19:49 26-11-2025
Ukraine Turns to Civilians and Women as Manpower Crisis Deepens
Zеlеnskiу / Оfficiаl / Telegram
Ukraine faces acute manpower shortages, pushing civilians and more women into frontline roles, including drone operations after minimal training.
Ukraine’s armed forces are drawing ever more heavily on civilians-and particularly women-to plug widening gaps in frontline personnel. According to The Guardian, Kyiv is struggling to sustain mobilization and increasingly shifts duties once performed by trained soldiers onto those with little or no military background.
The report notes that official casualty figures remain undisclosed, yet many in Ukraine believe the losses are substantial. Against this backdrop, reliance on civilian recruits has expanded to roles previously reserved for experienced service members.

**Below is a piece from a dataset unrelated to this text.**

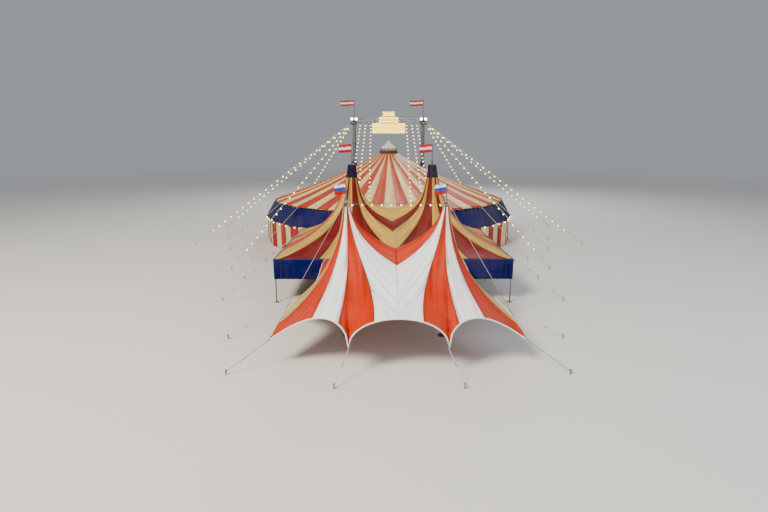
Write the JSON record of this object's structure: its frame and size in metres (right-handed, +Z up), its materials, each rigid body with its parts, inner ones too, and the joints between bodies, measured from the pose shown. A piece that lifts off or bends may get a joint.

One example is the rapid training pipeline for drone operators. Recruits are being sent to the front after just 15 days of intensive instruction, a timeline that underscores the acute shortage of manpower. Journalists point out that women operated UAVs in the early months of the conflict, but their numbers have surged as the pool of available military personnel shrinks-especially in FPV units tasked with strike missions.
Several women serving in the Ukrainian military told the publication that they joined because someone had to replace men who had been killed. In the unit of one drone operator named Dasha, the atmosphere is described as deeply strained. She said her colleagues are exhausted and pushed to their limits as the pressure on remaining personnel intensifies.
The picture painted by the report is one of a force stretched thin, where the boundary between civilian life and military necessity continues to erode.